Well, I can put them out of their misery. For when I ask about his Nobel, Dylan is all affability. Yes, he is planning to turn up to the awards ceremony in Stockholm. “Absolutely,” he says. “If it’s at all possible.”

And as he talks, he starts to sound pretty pleased about becoming a Nobel laureate. “It’s hard to believe,” he muses.

His name has been mentioned as on the shortlist for a number of years, but the announcement was certainly not expected. When he was first told, it was, Dylan confides, “amazing, incredible. Whoever dreams about something like that?”

In which case, I can’t help but ask, why the long public silence about what it means? Jean-Paul Sartre famously declined the award in 1964, but Dylan has these past weeks seemed intent on simply refusing to acknowledge its existence, so much so that one of the normally tight-lipped Nobel committee labelled him “impolite and arrogant”.

For his part, Dylan sounds genuinely bemused by the whole ruckus. It is as if he can’t quite fathom where all the headlines have come from, that others have somehow been over-reacting.

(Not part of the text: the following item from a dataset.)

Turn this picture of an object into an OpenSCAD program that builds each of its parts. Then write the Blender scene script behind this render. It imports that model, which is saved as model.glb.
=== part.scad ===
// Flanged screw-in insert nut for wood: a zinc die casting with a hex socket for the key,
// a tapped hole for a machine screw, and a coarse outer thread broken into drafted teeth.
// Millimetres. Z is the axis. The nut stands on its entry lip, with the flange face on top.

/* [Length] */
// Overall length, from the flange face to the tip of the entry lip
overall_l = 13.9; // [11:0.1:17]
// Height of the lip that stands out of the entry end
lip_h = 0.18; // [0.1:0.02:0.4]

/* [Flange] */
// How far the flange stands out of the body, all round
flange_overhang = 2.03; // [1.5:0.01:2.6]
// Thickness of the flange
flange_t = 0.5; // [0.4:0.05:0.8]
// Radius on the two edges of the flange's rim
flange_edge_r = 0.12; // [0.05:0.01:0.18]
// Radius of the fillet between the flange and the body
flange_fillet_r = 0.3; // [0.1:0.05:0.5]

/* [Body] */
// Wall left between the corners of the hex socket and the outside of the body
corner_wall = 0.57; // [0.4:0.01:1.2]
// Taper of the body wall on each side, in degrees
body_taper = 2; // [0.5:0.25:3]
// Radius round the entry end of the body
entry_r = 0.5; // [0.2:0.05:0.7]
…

Couldn’t he just have taken the calls from the Nobel Committee?

'You can carry a sketchbook anywhere,' says Dylan


“Well, I’m right here,” he says playfully, as if it was simply a matter of them dialling his number, but he offers no further explanation.

It is over a quarter of a century since I first interviewed Bob Dylan. That was back in 1989, and he started off so reticent that he was monosyllabic.

When I asked him a question about the 1960s, he snapped at me. What I did then was start over and ask all the same questions again. It worked. We ended up doing a two-and-a-half hour interview.

If there is one thing I have learned about him over the years, and the several interviews he has granted me, it is that he always does the unexpected.

Bob Dylan has never made a secret of the fact that he doesn’t like the media. It is two years since he last spoke to a journalist. He does it his way.

So, for all the speculation over the last two weeks about the reasons behind his blanket silence on the Nobel award, I can only say that he is a radical personality – which is why he has remained of so much interest to us over six decades since he first emerged on the Manhattan music scene in 1962 – and cannot be tied down, even by the Nobel Prize committee.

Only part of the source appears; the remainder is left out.